FOR ALL THE relentlessly modern aspects of Gough's journey with Jude - the internet presence, the stridently contemporary nature of the Ireland he writes about, the brand new quest to come up with a brand new take on the novel - there's a deep sea in it, too, of the ancient, of the timeless. Very little about the book made sense to him as it was emerging in its earliest incarnations - in fragments, in odds and ends, in 300-word soap opera segments for the front of a Galway freesheet - and it was only a chance encounter in Charlie Byrne's Bookshop in Galway that, quite literally, showed him the way. The story, as Gough tells it, comes with suitably mythical portents; a dusty stack of books, a gust of wind, a child standing in a shaft of sunlight, and then, the book he had been meaning to read for years but could never find, Joseph Campbell's The Hero With a Thousand Faces, his 1949 exploration of the existence of the archetypal hero. "The idea that all the world's myths are telling the one story, about an orphan or young man who doesn't know the truth about his origins, who is forced out of his life by some catastrophe, who must hunt for the grail, finally explained to me what I had been trying to do for years," Gough says. "I feel a bit retarded not having noticed it for myself."
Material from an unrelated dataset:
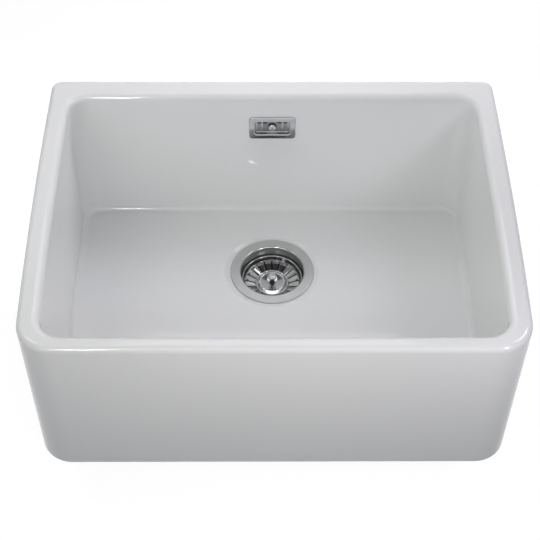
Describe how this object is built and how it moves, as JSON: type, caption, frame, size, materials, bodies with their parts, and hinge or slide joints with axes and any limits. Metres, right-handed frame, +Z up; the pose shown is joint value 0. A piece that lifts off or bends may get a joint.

But then, the hero must set out as the "innocent gom" if he's to learn anything. And this is a truth Gough knows only too well.
"It was method mythology," he says, with another manic laugh. "You're sometimes not grown up enough to finish your own book. If I'd tried to write this from beginning to end in a year I'd have written a facile . . . a much worse book. It needed to take seven years because I needed to grow up enough to be capable of finishing it."
And gaining a few things along the way - a new home (in Berlin, where he can "actually afford rent"), a new publisher, a huge whack of prize money and a baby daughter among them - hasn't hurt, either. Not at all.